A recent Reuters/Ipsos poll, which found that 40 percent of White people and 25 percent of nonWhite people have no friends of the opposite race, caused me to reflect deeply on the friendship segregation that has characterized my own life.

These days most of my close friends are Black. No. Let me be honest. All my close friends are Black. One of my BFFs likes to joke that all of my White friends were grandfathered in before 1998, the year I graduated high school.

In third grade, during the Presidential election of 1988, my grandmother asked me whom I was voting for. To her utter dismay, I proudly announced “Bush!” unsuspectingly mimicking the overwhelming choice that my young classmates had made during the class “election.” She looked at me, shook her head forcefully and said, “Naw, Girl! Dukakis!” It would be many years before I understood that the difference in political orientations was just one of the many substantive differences between me and my classmates.

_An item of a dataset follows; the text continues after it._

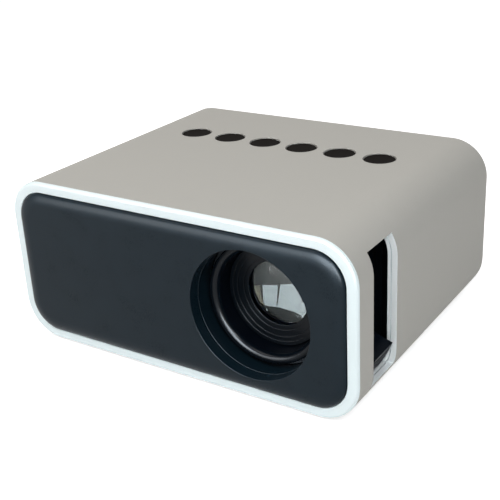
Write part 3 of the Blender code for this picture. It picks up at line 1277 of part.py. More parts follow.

I had only begun to have White friends the year prior when I found myself newly “tracked” into the higher-achieving second grade class based on superior reading ability. Scattered into a predominantly White classroom among only a handful of Black students left me desperately wanting to culturally fit in and sound like my peers, especially since the vast majority of Black children I knew stayed concentrated in the “B” and “C” tracks. My awkward attempts to fit in resulted in me being teased mercilessly by my Black peers, who from then on through the better part of high school both accused and found me guilty of “talking too proper,” “acting White” and, perhaps most egregious of all, “thinking I was White.”

I was grateful for the friendship of a White girl in my class, Amanda. I’m not sure why we were drawn to each other, but more and more, we became each other’s primary playmates during recess. By fourth grade, Amanda and I were joined at the hip, so much so that our teacher, a Black lady named Mrs. Gaulden, still my all-time favorite teacher, called us Ebony and Ivory after the famous song. Amanda directed the classroom production of Rosa Parks and the Montgomery Bus Boycott, starring yours truly as Rosa Parks.

Read it at Salon.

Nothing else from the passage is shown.